L'intervention du régime de Bachar al-Assad est un véritable retournement de situation illustrant la complexité de la guerre syrienne.
Le régime, qui a longtemps opprimé les Kurdes, a ensuite fustigé l'autonomie de facto instaurée par cette minorité ethnique sur près d'un tiers du territoire dans le nord et le nord-est du pays à la faveur du conflit.
«Entre les compromis et le génocide de notre peuple, nous choisirons la vie», a dit Mazloum Abdi, le haut commandant des FDS, pour justifier l'accord avec le régime.
Les Européens impuissants
Depuis le début de l'offensive turque, 133 combattants kurdes et 69 civils ont été tués, ainsi que 108 rebelles proturcs, selon l'OSDH. Et 160 000 personnes ont été déplacées, d'après l'ONU.
La Turquie a annoncé la mort de quatre soldats en Syrie et de 18 civils dans la chute de roquettes kurdes sur son territoire.
L'intervention turque a suscité de nombreuses condamnations surtout de la part de pays européens qui semblent impuissants à porter secours à leurs alliés kurdes dans la guerre contre l'EI vaincu en mars dernier en Syrie.
Selon le responsable américain, le retrait concerne «tous» les militaires américains déployés en Syrie, «sauf ceux se trouvant à Al-Tanaf», une base contrôlée par quelque 150 soldats américains dans le Sud.
Ce départ précipité pourrait pousser au repli d'autres troupes occidentales présentes dans le nord-est syrien dans le cadre de la lutte antijihadistes, dont les soldats français. Paris a dit vouloir prendre des mesures pour garantir la sécurité de ses soldats.
Autre enjeu majeur : la détention par les Kurdes de milliers de membres de l'EI et de leurs proches, dont un grand nombre d'étrangers.

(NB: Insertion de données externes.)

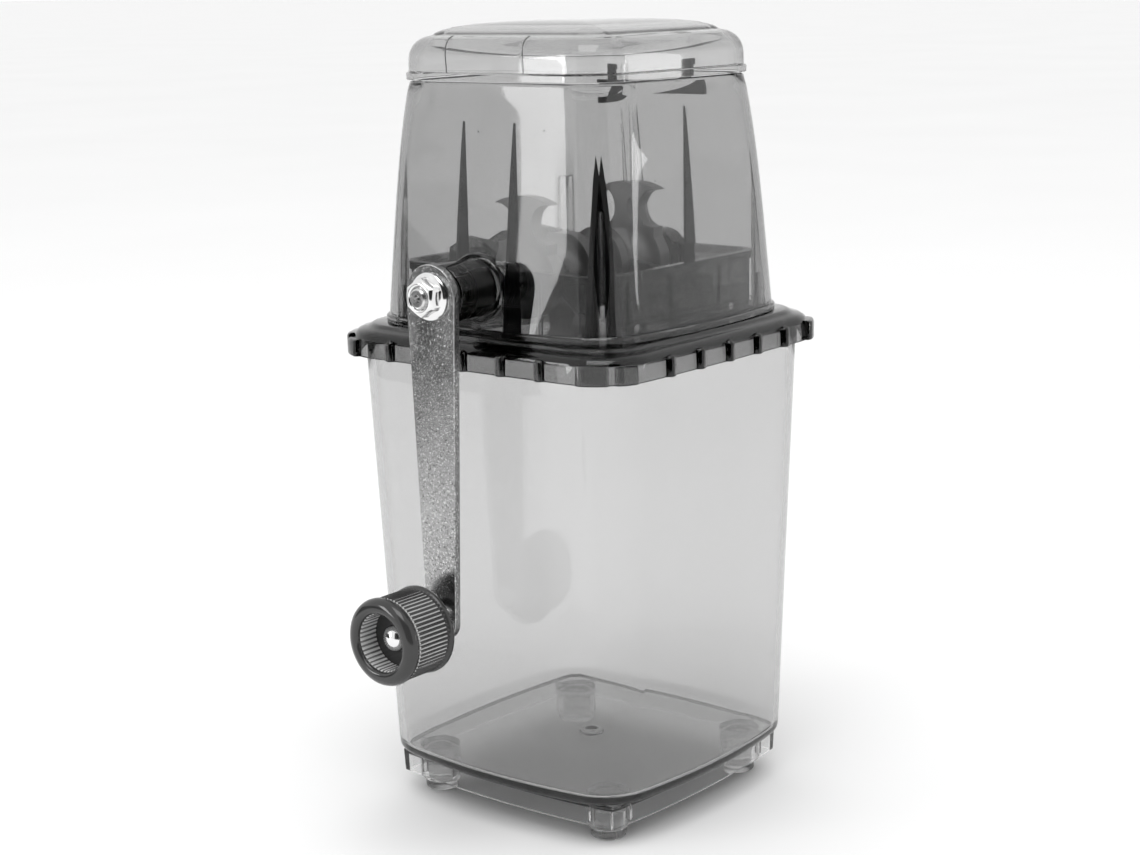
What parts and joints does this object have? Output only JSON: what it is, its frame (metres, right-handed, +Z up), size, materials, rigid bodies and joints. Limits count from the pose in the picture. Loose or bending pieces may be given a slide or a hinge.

Des pays européens ont mis en garde contre une résurgence de l'EI à la faveur du chaos sécuritaire créé par l'assaut turc.
Dimanche, les autorités kurdes ont affirmé qu'environ 800 proches de jihadistes avaient fui un camp de déplacés.
Mais le président Donald Trump a affirmé que les Kurdes seraient en train «d'en relâcher quelques-uns pour nous forcer à nous impliquer».
Et un responsable turc a accusé les YPG d'avoir «libéré des prisonniers» de l'EI «pour semer le chaos».